■ What is required: Write out exactly the lines below that run from the one containing "return body +" through the one containing "cad_parts[node].hide_render = cad_parts[node].hide_viewport", both included, with no other lines.

■ Records provided:
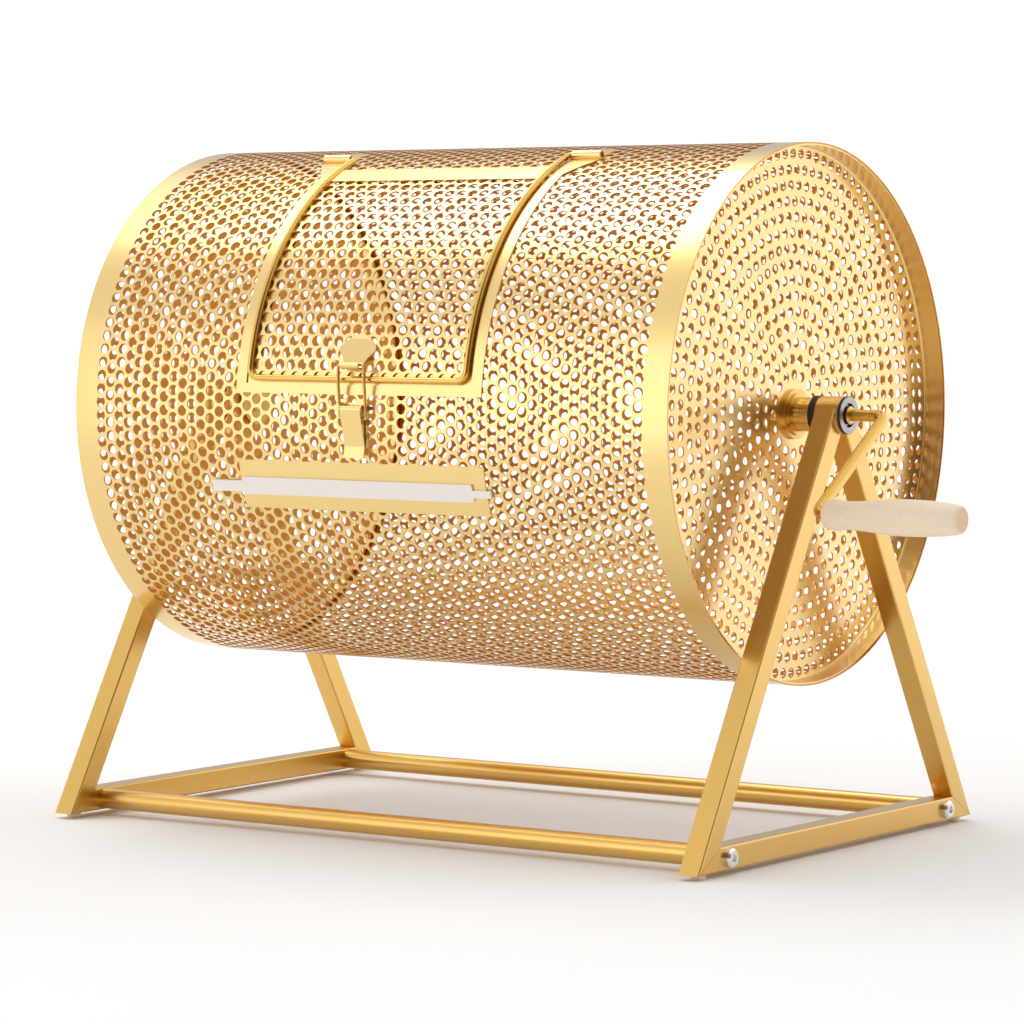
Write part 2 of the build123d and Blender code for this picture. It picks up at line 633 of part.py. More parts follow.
def latch_pin():
    """Pin through the base's ears and the lever, flush with the ears."""
    y, z = PIVOT
    end = LEVER_HALF_WIDTH + EAR_GAP + EAR
    return bar(PIN_RADIUS, -end, end, y, z)


def latch_bail():
    """Wire loop from the lever's flanges up to the keeper's hook, bowed over the rim rod."""
    top = hook_centre()
    y, z = BAIL_PIVOT
    bow = around(RIM_CENTRE + RIM_RADIUS + BAIL_WIRE + 1.4, DOOR_BOTTOM - 0.8)
    side = BAIL_HALF_WIDTH
    points = [
        (0, top.Y, top.Z),
        (side, top.Y, top.Z),
        (side, bow.Y, bow.Z),
        (side, y, z),
        (LEVER_HALF_WIDTH - SHEET, y, z),
    ]
    path = FilletPolyline(*points, radius=(1.6, 12.0, 1.0))
    half = wire(BAIL_WIRE, path)
    return half + mirror(half, Plane.YZ)


def make_latch():
    save("keeper_plate", keeper())
    save("latch_base", latch_base())
    save("latch_lever", latch_lever())
    save("latch_pin", latch_pin())
    save("latch_bail", latch_bail())


# ---------------------------------------------------------------- plate and strip
PLATE_TOP = -10.2
PLATE_BOTTOM = -20.9
STRIP_THICKNESS = 1.2


def cover_strip():
    """Blank plastic strip on the plate, with a narrower tongue at each end."""
    inner = DRUM_RADIUS + SHEET
    outer = inner + STRIP_THICKNESS
    body = curved_plate(-83, 75.5, -17.7, -13.9, inner, outer)
    body = fillet([edge for edge in body.edges() if edge.length < 2 * STRIP_THICKNESS], 1.5)
    body += curved_plate(-104.5, -82, -17.2, -14.8, inner, outer)
    return body + curved_plate(74, 87.5, -16.7, -15.1, inner, outer)


def make_plate():
    span = (-SURROUND_HALF_WIDTH, SURROUND_HALF_WIDTH)
    save("front_plate", curved_plate(*span, PLATE_BOTTOM, PLATE_TOP, DRUM_RADIUS, DRUM_RADIUS + SHEET))
    save("cover_strip", cover_strip())


os.makedirs("parts", exist_ok=True)
make_stand()
make_bearings()
make_drum()
make_crank()
make_door()
make_latch()
make_plate()
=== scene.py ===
import json
import math

import bmesh
import bpy
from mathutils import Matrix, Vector
from mathutils.geometry import delaunay_2d_cdt


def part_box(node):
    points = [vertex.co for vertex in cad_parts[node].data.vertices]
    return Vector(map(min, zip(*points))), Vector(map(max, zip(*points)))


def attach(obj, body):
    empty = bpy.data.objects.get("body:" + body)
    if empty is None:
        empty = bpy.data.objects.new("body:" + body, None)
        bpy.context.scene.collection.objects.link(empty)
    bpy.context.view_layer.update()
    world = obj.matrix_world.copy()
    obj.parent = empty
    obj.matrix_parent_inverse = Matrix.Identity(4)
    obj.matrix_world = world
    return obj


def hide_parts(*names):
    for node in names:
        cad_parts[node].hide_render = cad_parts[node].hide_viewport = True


# The raffle drum's looks: real holes through its sheets, and materials, lights and a camera.
# Metres, in the row frame. Angles round the drum are counted from the -Y side, upwards.

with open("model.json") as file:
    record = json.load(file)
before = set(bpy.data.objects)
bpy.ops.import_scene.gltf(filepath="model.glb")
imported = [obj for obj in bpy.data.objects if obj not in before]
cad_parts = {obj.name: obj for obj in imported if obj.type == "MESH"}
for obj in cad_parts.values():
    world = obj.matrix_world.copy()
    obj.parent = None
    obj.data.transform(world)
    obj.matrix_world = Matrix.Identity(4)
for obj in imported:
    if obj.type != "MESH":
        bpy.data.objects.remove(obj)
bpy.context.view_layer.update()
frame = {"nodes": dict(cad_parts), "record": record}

# ---------------------------------------------------------------- sizes from the frame
SHELL_LOW, SHELL_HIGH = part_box("drum_shell")
MIDDLE = (SHELL_LOW + SHELL_HIGH) / 2
DRUM_RADIUS = (SHELL_HIGH.z - SHELL_LOW.z) / 2
DRUM_LENGTH = SHELL_HIGH.x - SHELL_LOW.x
SHEET = 0.0008
DISC_LOW, DISC_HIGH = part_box("right_end_disc")
DISC_FACE = DISC_LOW.x + SHEET - MIDDLE.x
DISC_RIM = DISC_HIGH.x - MIDDLE.x
DISC_PLAY = 0.00005         # keeps an end disc's facets inside the shell
DISC_RADIUS = (DISC_HIGH.z - DISC_LOW.z) / 2 - DISC_PLAY
PANEL_LOW, PANEL_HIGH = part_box("door_panel")
PANEL_LIFT = 0.0011         # how far the door panel's outer face stands out from the shell's
PANEL_RADIUS = DRUM_RADIUS + PANEL_LIFT
PANEL_HALF_WIDTH = (PANEL_HIGH.x - PANEL_LOW.x) / 2

# ---------------------------------------------------------------- perforation
HOLE_PITCH = 0.00775
HOLE_RADIUS = 0.0031
HOLE_SIDES = 12             # also the points round a cell: its 6 corners and 6 edge middles
PLAIN_RIM = 0.012           # drum's edge without holes
WINDOW_HALF_WIDTH = 0.068
WINDOW_ANGLES = (9.0, 57.5)
WINDOW_MARGIN = 0.011       # shell's plain border round the window
PANEL_ANGLES = (8.0, 64.0)
RING_PITCH = 0.0087         # end discs: distance between rings of holes
RING_SPACING = 0.0084       # and between the holes of a ring
DISC_HOLE_RADIUS = 0.003
DISC_EDGE = 0.0005          # plain strip between the outer ring of holes and the bend
HUB_RADIUS = 0.0165         # no rings of holes inside this radius
BORE_RADIUS = 0.0062        # hole for the axle
CORNER_RADIUS = 0.0012      # bend between an end disc and its rim flange
BEND_STEPS = 4
ROUND_STEPS = 224           # facets round an end disc
BORE_STEPS = 32
SHARP_ANGLE = 35
SAME_POINT = 1e-7           # points nearer than this are one


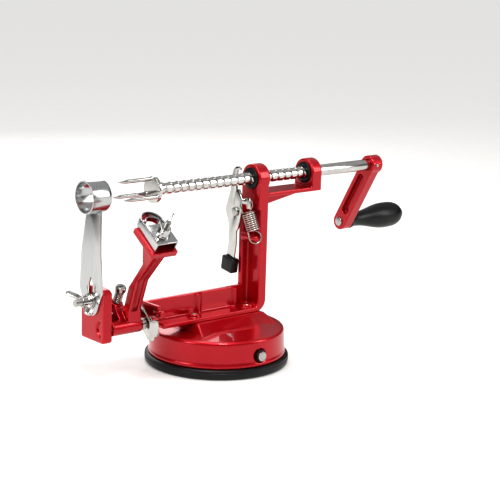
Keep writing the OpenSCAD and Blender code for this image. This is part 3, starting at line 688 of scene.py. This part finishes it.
# ---- Arm spring and catch
# A short torsion spring round the pin presses the arm to the fruit. The catch is a bent strap
# of nickelled steel with a square thumb tab that holds the arm back while fruit is loaded.
arm_wire, torsion_r, torsion_len, torsion_steps = 0.9, 4.2, 2.4, 48
torsion_x, arm_y, arm_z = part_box("arm_spring")[0].x / MM + arm_wire / 2, -7, 40
torsion = [(torsion_x + torsion_len * i / torsion_steps,
            arm_y + torsion_r * cos(radians(22.5 * i)),
            arm_z + torsion_r * sin(radians(22.5 * i))) for i in range(torsion_steps + 1)]
stand_in(wire("arm_spring_wound", torsion, arm_wire), "arm_spring", drawn)
stand_in(stamped("arm_catch", 0.3), "arm_catch", nickel)

# ---- Adjusting screw and its spring
# A slotted cheese-head screw goes through the lug to the frame. A small spring under its head
# keeps it from turning by itself.
adjust_at, adjust_tilt = Vector((-87, 5.6, 47.56)), radians(24.4)
adjust_up = Vector((0, -sin(adjust_tilt), cos(adjust_tilt)))
small_r, small_pitch = 2, 0.7
tip_len, stem_len, head_up = 1.2, 17.8, 18.6
stem = bolt_thread("stem", small_r, small_pitch, stem_len)
settle(stem, adjust_at + adjust_up * tip_len, adjust_up)
tip = turned("tip", [(0, 0), (1.2, 0), (1.75, 1.25), (0, 1.25)], adjust_at, adjust_up,
             width=0, sides=32)
head = turned("head", [(0, 0), (3.8, 0), (3.8, 2.7), (3.2, 3.4), (0, 3.4)], width=0.15, sides=48)
bpy.ops.object.select_all(action="DESELECT")
bpy.ops.mesh.primitive_cube_add(size=1, location=(0, 0, 3.2 * MM))
slot = bpy.context.object
slot.scale = (10 * MM, 1.2 * MM, 2.4 * MM)
shape(head, "BOOLEAN", operation="DIFFERENCE", object=slot, solver="EXACT")
bpy.data.objects.remove(slot)
ease(head, 0)
settle(head, adjust_at + adjust_up * head_up, adjust_up)
stand_in(join("adjusting_screw_slotted", [head, stem, tip]), "adjusting_screw", zinc)

along_x = Vector((1, 0, 0))
across = adjust_up.cross(along_x)
packed_low, packed_len, packed_r, packed_steps = 9.6, 8.4, 2.8, 96
packed = [adjust_at + adjust_up * (packed_low + packed_len * i / packed_steps)
          + packed_r * (cos(radians(22.5 * i)) * along_x + sin(radians(22.5 * i)) * across)
          for i in range(packed_steps + 1)]
stand_in(wire("adjusting_spring_wound", packed, 0.8), "adjusting_spring", drawn)

# ---- Peeling blade
# A strip of stainless steel bent to a U on the arm's pad, with a flat top that the screw goes
# through. The far bend is open, and a curved cutter inside it lifts the peel off the fruit.
pad_at, pad_tilt = Vector((-92, -57.9, 103.1)), radians(35)
pad_up = Vector((0, -sin(pad_tilt), cos(pad_tilt)))
blade_turn = Matrix.Translation(pad_at * MM) @ Matrix.Rotation(pad_tilt, 4, "X")
wall_h, strip_t, blade_len, blade_w = 7.2, 1.0, 29.3, 16.6
bend_r = blade_w / 2 - strip_t / 2
bend_y = blade_len - blade_w / 2


def strip(name, path, low, high, thick):
    """A bent strip that stands on edge: a run of edges drawn flat, raised and thickened."""
    piece = chain(name, path)
    pick(piece)
    bpy.ops.object.mode_set(mode="EDIT")
    bpy.ops.mesh.select_all(action="SELECT")
    bpy.ops.mesh.extrude_region_move(TRANSFORM_OT_translate={"value": (0, (high - low) * MM, 0)})
    bpy.ops.object.mode_set(mode="OBJECT")
    shape(piece, "SOLIDIFY", thickness=thick * MM, offset=0)
    move(piece, Matrix.Translation((0, 0, high * MM)) @ Matrix.Rotation(-pi / 2, 4, "X"))
    outward(piece)
    ease(piece, 0.2, segments=2)
    return piece


bend = [(bend_r * cos(radians(a)), bend_y + bend_r * sin(radians(a))) for a in range(0, 181, 9)]
rim = strip("rim", [(bend_r, 0.1), *bend, (-bend_r, 0.1)], 0, wall_h, strip_t)
cutter_r = bend_r - 2.6
cutter_low, cutter_t = 2.6, 0.7
cutter_bend = [(cutter_r * cos(radians(a)), bend_y + cutter_r * 0.8 * sin(radians(a)) - 0.5)
               for a in range(0, 181, 12)]
cutter = strip("cutter", cutter_bend, cutter_low, wall_h - 0.4, cutter_t)
plate_len = bend_y - 3.4
bpy.ops.object.select_all(action="DESELECT")
bpy.ops.mesh.primitive_cube_add(size=1, location=(0, plate_len / 2 * MM, (wall_h - 0.6) * MM))
plate = bpy.context.object
plate.scale = ((blade_w - 0.6) * MM, plate_len * MM, 1.2 * MM)
pick(plate)
bpy.ops.object.transform_apply()
ease(plate, 0.35)
blade = join("peeling_blade_bent", [rim, cutter, plate])
move(blade, blade_turn)
stand_in(blade, "peeling_blade", stainless)

# ---- Peeler screw and wing nut
# A round-head screw comes up through the pad and the blade, and a wing nut clamps them, so
# the blade comes off for cleaning without a tool.
screw_y, screw_len, below_pad, head_below = 8, 22.8, 4.3, 7
screw_at = pad_at + screw_y * (Matrix.Rotation(pad_tilt, 3, "X") @ Vector((0, 1, 0)))
stem = bolt_thread("stem", small_r, small_pitch, screw_len)
settle(stem, screw_at - pad_up * below_pad, pad_up)
head = turned("head", [(0, 0), (2.6, 0), (3.5, 0.9), (3.5, 2.8), (0, 2.8)],
              screw_at - pad_up * head_below, pad_up, width=0.3, sides=48)
stand_in(join("peeler_screw_rolled", [stem, head]), "peeler_screw", zinc)
nut_seat = Matrix.Translation(Vector((0, screw_y, wall_h + 0.05)) * MM)
peeler_span, peeler_nut_turn = 26, radians(40)
nut = wing_nut("peeler_wing_nut_cast", small_r + 0.05, peeler_span,
               blade_turn @ nut_seat @ Matrix.Rotation(peeler_nut_turn, 4, "Z"))
stand_in(nut, "peeler_wing_nut", nickel)
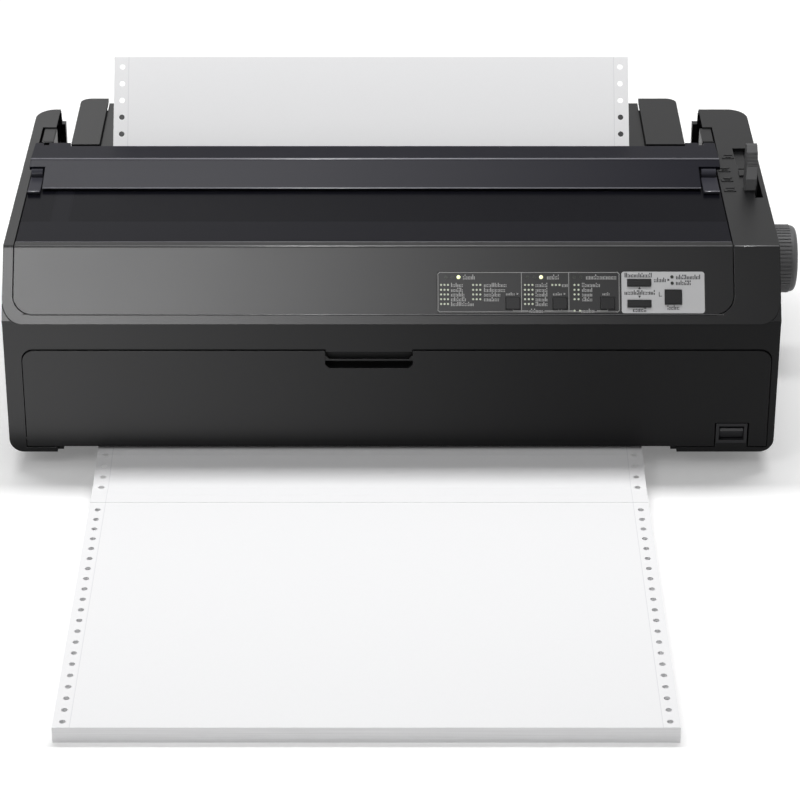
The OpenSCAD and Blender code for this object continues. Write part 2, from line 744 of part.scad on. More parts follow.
module switch_frame() {
    color(dark_c) placed() {
        difference() {
            box(switch_x, [front_y + 0.6, switch_back_y], switch_z);
            box(rocker_x + [-0.4, 0.4], [-far, switch_back_y - 3], rocker_z + [-0.4, 0.4]);
            rod(rocker_pin, rocker_pin_r + play, rocker_x[0] - 2, rocker_x[1] + 2);
        }
        // Foot that stands on the floor of the case
        box(switch_foot_x, [switch_back_y - 0.1, 44], [switch_z[0], switch_z[0] + 3]);
        box(switch_foot_x, [37, 44], [base_z + wall, switch_z[0] + 1]);
    }
}

switch_back_y = 24;
switch_foot_x = [switch_x[1] - 9.5, switch_x[1] - 2];

rocker_x = [227.2, 243.6];
rocker_z = [22.2, 32.2];
rocker_pin = [12, 27.2];
rocker_pin_r = 1.5;

module power_rocker() {
    color(key_c) placed() {
        along_x(rocker_x[0], rocker_x[1]) polygon([
            [4.2, rocker_z[0] + 0.6], [2.4, rocker_z[1] - 3.6], [3.6, rocker_z[1] - 1.8],
            [11, rocker_z[1] - 1.2], [14, rocker_pin[1] + 3], [14, rocker_pin[1] - 3], [11, rocker_z[0] + 0.9]
        ]);
        rod(rocker_pin, rocker_pin_r, rocker_x[0] - 1.6, rocker_x[1] + 1.6);
    }
}

// ---- Paper release lever ----

// Stem that passes through the slot, and the thumb piece above the deck
lever_stem = [
    [144, 96], [141, 103], [129, 142], [126.5, 151], [126.5, 159],
    [129.5, 162], [136, 162], [136, 152], [135.5, 146], [150, 104]
];
lever_tip = [
    [121.5, 157.4], [123.6, 165], [130.4, 172.5], [139.5, 178.4], [147.2, 180.9], [151.5, 180.6],
    [153.5, 179.5], [150, 175.5], [139, 166], [134, 157.8]
];
stem_x = [slot_x[0] + 0.3, slot_x[0] + 2.6];
lever_lean = 6.8;
tip_w = 7.6;
tip_ribs = 9;
tip_rib_r = 0.45;

module release_lever() {
    color(knob_c) placed() difference() {
        union() {
            along_x(stem_x[0], stem_x[1]) polygon(lever_stem);
            rod(lever_pin, lever_hub_r, lever_x[0], lever_x[1]);
            intersection() {
                union() {
                    along_x(lever_x[0] - 3, lever_x[1] + 3) polygon(lever_tip);
                    // Grip ribs on the front of the tip
                    for (i = [0:1 / tip_ribs:1])
                        rod(lever_tip[2] + i * (lever_tip[3] - lever_tip[2]), tip_rib_r,
                            lever_x[0] - 3, lever_x[1] + 3, $fn = 12);
                }
                translate([lever_x[0] - 0.7, 0, lever_tip[0][1]]) rotate([0, lever_lean, 0])
                    box([0, tip_w], [0, far], [-20, 40]);
            }
        }
        rod(lever_pin, lever_pin_r + play, lever_x[0] - 1, lever_x[1] + 1);
    }
}

bracket_x = 246;
bracket_y = [lever_pin[0] - 9, lever_pin[0] + 9];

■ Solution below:
    return body + curved_plate(74, 87.5, -16.7, -15.1, inner, outer)


def make_plate():
    span = (-SURROUND_HALF_WIDTH, SURROUND_HALF_WIDTH)
    save("front_plate", curved_plate(*span, PLATE_BOTTOM, PLATE_TOP, DRUM_RADIUS, DRUM_RADIUS + SHEET))
    save("cover_strip", cover_strip())


os.makedirs("parts", exist_ok=True)
make_stand()
make_bearings()
make_drum()
make_crank()
make_door()
make_latch()
make_plate()
=== scene.py ===
import json
import math

import bmesh
import bpy
from mathutils import Matrix, Vector
from mathutils.geometry import delaunay_2d_cdt


def part_box(node):
    points = [vertex.co for vertex in cad_parts[node].data.vertices]
    return Vector(map(min, zip(*points))), Vector(map(max, zip(*points)))


def attach(obj, body):
    empty = bpy.data.objects.get("body:" + body)
    if empty is None:
        empty = bpy.data.objects.new("body:" + body, None)
        bpy.context.scene.collection.objects.link(empty)
    bpy.context.view_layer.update()
    world = obj.matrix_world.copy()
    obj.parent = empty
    obj.matrix_parent_inverse = Matrix.Identity(4)
    obj.matrix_world = world
    return obj


def hide_parts(*names):
    for node in names:
        cad_parts[node].hide_render = cad_parts[node].hide_viewport = True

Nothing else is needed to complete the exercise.